Instructions to follow — Please start at the first line of the records beneath and quote each line exactly, ending with the line containing "return fitted_sheet.part".

START Source data

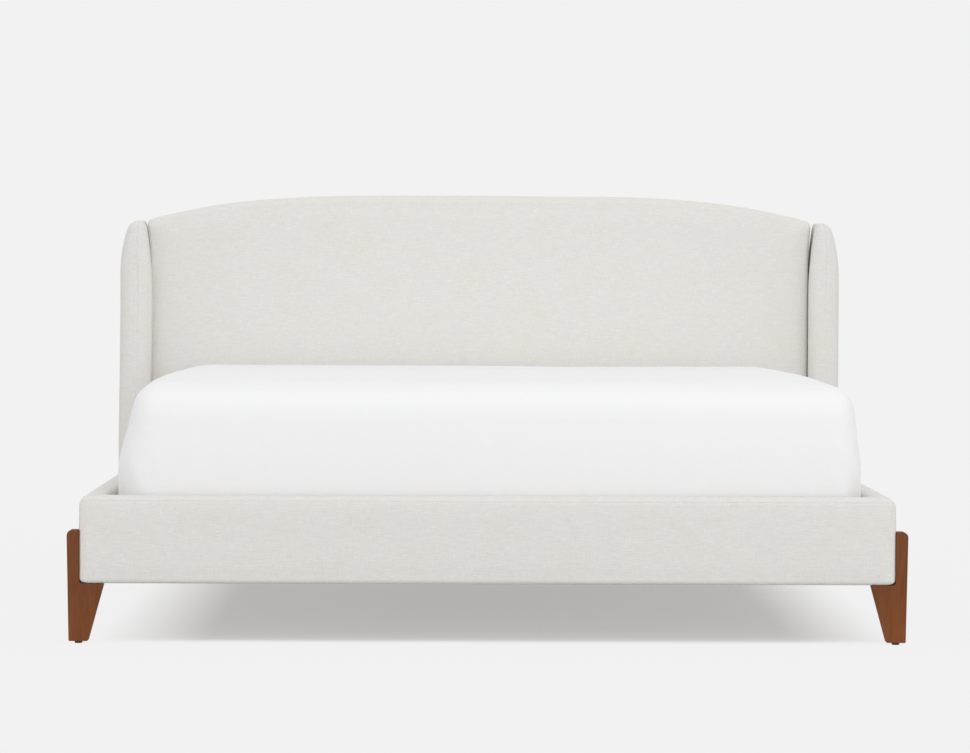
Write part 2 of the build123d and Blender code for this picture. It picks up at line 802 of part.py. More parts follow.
def make_fitted_sheet():
    """A fitted sheet over the mattress, tucked under its edges and open beneath."""
    open_x = mattress_width / 2 - sheet_tuck
    open_y = mattress_length / 2 - sheet_tuck
    with BuildPart() as fitted_sheet:
        add(mattress_form(sheet_ease + sheet_thickness))
        add(mattress_form(sheet_ease), mode=Mode.SUBTRACT)
        block((-open_x, open_x), (mattress_middle_y - open_y, mattress_middle_y + open_y),
              (slat_top - sheet_cut_reach, slat_top + mattress_heel_radius), mode=Mode.SUBTRACT)
    return fitted_sheet.part


# ---------------------------------------------------------------- build every piece
def main():
    os.makedirs("parts", exist_ok=True)
    save(make_footboard_core(), "footboard_core")
    save(make_footboard_pad(), "footboard_pad")
    save(make_head_rail(), "head_rail")
    save(make_corner_brackets(), "corner_brackets")
    save(make_corner_bolts(), "corner_bolts")
    save(make_ledger_screws(), "ledger_screws")
    save(make_slat_tapes(), "slat_tapes")
    save(make_tube(beam_width, beam_height, (beam_front_y, beam_joint_y + beam_overlap / 2)), "mid_beam_outer")
    save(make_tube(inner_beam_width, inner_beam_height, (beam_joint_y - beam_overlap / 2, beam_back_y)),
         "mid_beam_inner")
    save(make_beam_hangers(), "beam_hangers")
    save(make_hanger_screws(), "hanger_screws")
    save(make_leg_studs(), "leg_studs")
    save(make_leg_dowels(), "leg_dowels")
    save(make_glide_inserts(), "glide_inserts")
    save(make_headboard_panel(), "headboard_panel")
    save(make_headboard_pad(), "headboard_pad")
    save(make_headboard_centre_stile(), "headboard_centre_stile")
    save(make_headboard_upper_rail(), "headboard_upper_rail")
    save(make_headboard_lower_rail(), "headboard_lower_rail")
    save(make_headboard_mounting_board(), "headboard_mounting_board")
    save(make_headboard_back_cover(), "headboard_back_cover")
    save(make_headboard_bolts(), "headboard_bolts")
    save(make_headboard_nuts(), "headboard_nuts")
    save(make_wing_bolts(), "wing_bolts")
    save(make_mattress(), "mattress")
    save(make_fitted_sheet(), "fitted_sheet")
    for number in range(slat_count):
        save(make_slat(number), f"slat_{number + 1:02d}")
    for name, side in SIDES.items():
        save(make_side_rail_core(side), f"side_rail_core_{name}")
        save(make_side_rail_pad(side), f"side_rail_pad_{name}")
        save(make_ledger(side), f"slat_ledger_{name}")
        save(make_headboard_stile(side), f"headboard_stile_{name}")
        save(make_wing_core(side), f"wing_core_{name}")
        save(make_wing_pad(side), f"wing_pad_{name}")
    for name, (side, front, fixing_y) in LEGS.items():
        save(make_leg(side, front, fixing_y), f"leg_{name}")
        save(make_glide(side, front), f"glide_{name}")


main()
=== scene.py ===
import math

import bmesh
import bpy
import numpy as np
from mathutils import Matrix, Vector


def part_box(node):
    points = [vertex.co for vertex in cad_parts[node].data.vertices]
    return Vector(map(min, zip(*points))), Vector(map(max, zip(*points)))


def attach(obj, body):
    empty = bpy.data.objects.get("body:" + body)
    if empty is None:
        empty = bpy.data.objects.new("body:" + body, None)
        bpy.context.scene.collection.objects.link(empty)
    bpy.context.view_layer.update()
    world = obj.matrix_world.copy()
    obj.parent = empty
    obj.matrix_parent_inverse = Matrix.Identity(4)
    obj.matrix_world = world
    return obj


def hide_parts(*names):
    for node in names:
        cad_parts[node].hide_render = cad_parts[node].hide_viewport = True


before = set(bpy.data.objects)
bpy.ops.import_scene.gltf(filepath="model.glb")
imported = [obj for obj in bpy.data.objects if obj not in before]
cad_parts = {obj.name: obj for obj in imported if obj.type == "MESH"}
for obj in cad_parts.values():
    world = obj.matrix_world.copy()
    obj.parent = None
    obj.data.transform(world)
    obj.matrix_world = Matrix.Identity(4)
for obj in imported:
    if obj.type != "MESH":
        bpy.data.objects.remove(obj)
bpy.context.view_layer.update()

scene = bpy.context.scene
X, Y, Z = 0, 1, 2


# ---------------------------------------------------------------- node trees
def add(tree, kind, inputs=None, **settings):
    """One shader node. An input is a number, a colour or another node's output socket."""
    made = tree.nodes.new("ShaderNode" + kind)
    for name, value in settings.items():
        setattr(made, name, value)
    for name, value in (inputs or {}).items():
        socket = made.inputs[name]
        if isinstance(value, bpy.types.NodeSocket):
            tree.links.new(value, socket)
        else:
            socket.default_value = value
    return made


def calc(tree, operation, a, b=0.0, c=0.0, clamp=False):
    """The result of one Math node."""
    return add(tree, "Math", {0: a, 1: b, 2: c}, operation=operation, use_clamp=clamp).outputs[0]


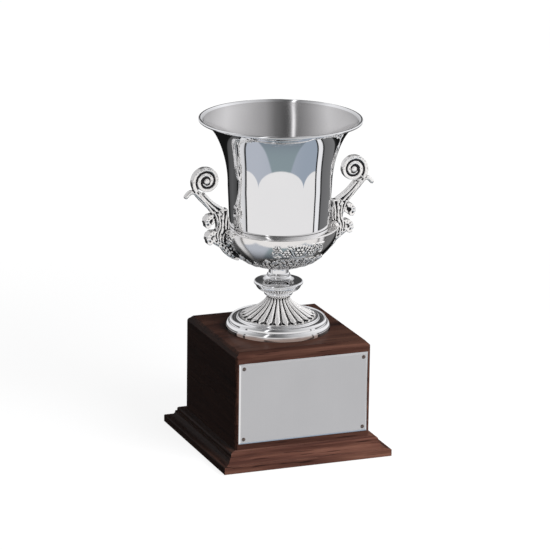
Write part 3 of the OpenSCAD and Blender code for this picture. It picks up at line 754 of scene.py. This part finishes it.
def make_trumpet():
    """The fluted foot: ribs that widen downwards and end in round tips, with a thin ridge in each valley."""
    around, along, ribs = 960, 96, 24
    rib_h, groove_h, ridge_h, thick = 0.9, 1.25, 0.45, 1.6
    u = np.linspace(0, 1, along)[None, :]
    turn = full_turn(around)
    radius = TRUMPET_TOP_R + (TRUMPET_R - TRUMPET_TOP_R) * (1 - u) ** 1.7
    phase = (turn * ribs / (2 * np.pi)) % 1.0 - 0.5
    side = np.abs(phase) / 0.40
    tip = np.clip((u - 0.035) / 0.10, 0, 1) ** 0.5 * np.clip((0.93 - u) / 0.08, 0, 1) ** 0.5
    rib = np.sqrt(np.clip(1 - (side / np.maximum(tip, 1e-3)) ** 2, 0, 1)) * np.where(tip > 0.02, 1, 0)
    valley = np.clip(1 - np.abs(np.abs(phase) - 0.5) / 0.05, 0, 1) ** 0.5
    valley = valley * np.clip((u - 0.02) / 0.05, 0, 1) * np.clip((0.8 - u) / 0.1, 0, 1)
    groove = -groove_h * np.clip((u - 0.03) / 0.05, 0, 1) * np.clip((0.95 - u) / 0.08, 0, 1)
    off = groove + rib * (rib_h + groove_h) + valley * ridge_h
    slope = 1.7 * (TRUMPET_R - TRUMPET_TOP_R) * (1 - u) ** 0.7
    size = np.hypot(slope, TRUMPET_H)
    r = radius + off * TRUMPET_H / size
    z = TRUMPET_Z + TRUMPET_H * u + off * slope / size
    outer = about_z(r, turn, z)
    under = np.maximum(TRUMPET_Z + TRUMPET_H * u - thick * 0.4, TRUMPET_Z)
    inner = about_z(np.maximum(radius - thick, BORE_R), turn, under)[:, ::-1]
    ring = np.concatenate([outer, about_z(BORE_R, turn, TRUMPET_Z + TRUMPET_H), inner], 1)
    faces = grid_faces(around, ring.shape[1], True, True)
    cast("trumpet", ring.reshape(-1, 3), faces, ("foot_trumpet",), 7, 3.4)


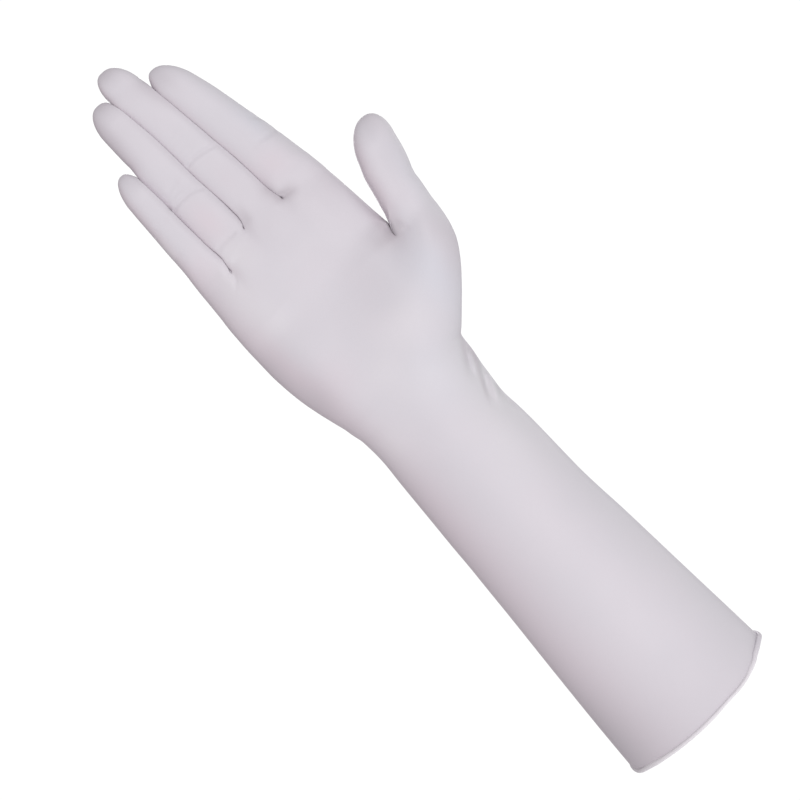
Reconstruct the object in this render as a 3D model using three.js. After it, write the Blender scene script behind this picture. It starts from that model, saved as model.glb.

END Source data

Exercise solution —
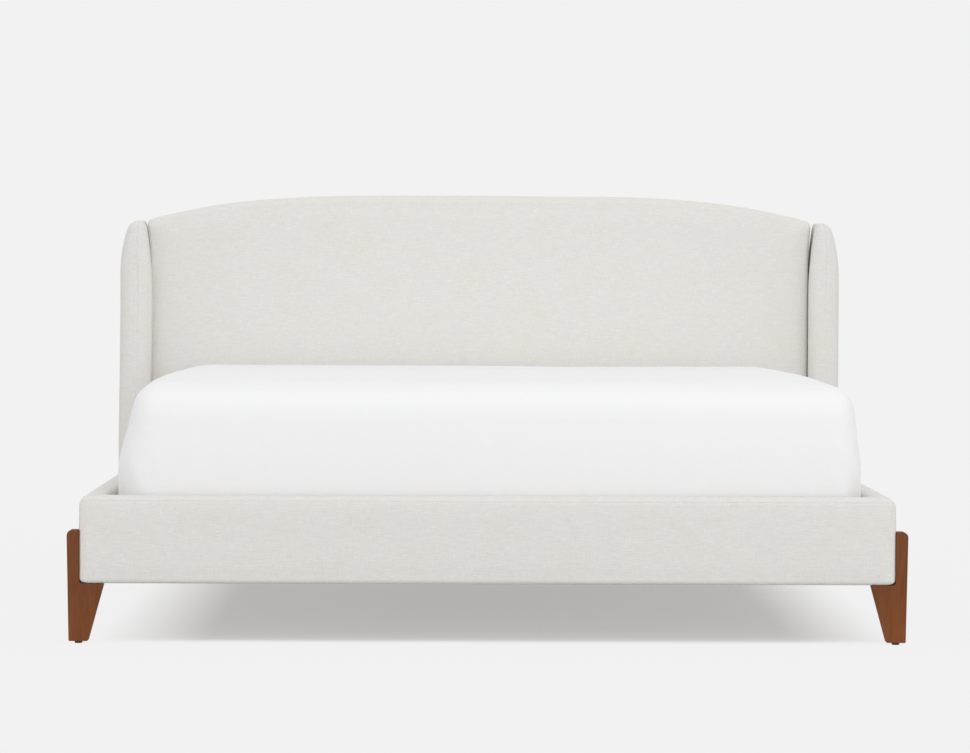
Write part 2 of the build123d and Blender code for this picture. It picks up at line 802 of part.py. More parts follow.
def make_fitted_sheet():
    """A fitted sheet over the mattress, tucked under its edges and open beneath."""
    open_x = mattress_width / 2 - sheet_tuck
    open_y = mattress_length / 2 - sheet_tuck
    with BuildPart() as fitted_sheet:
        add(mattress_form(sheet_ease + sheet_thickness))
        add(mattress_form(sheet_ease), mode=Mode.SUBTRACT)
        block((-open_x, open_x), (mattress_middle_y - open_y, mattress_middle_y + open_y),
              (slat_top - sheet_cut_reach, slat_top + mattress_heel_radius), mode=Mode.SUBTRACT)
    return fitted_sheet.part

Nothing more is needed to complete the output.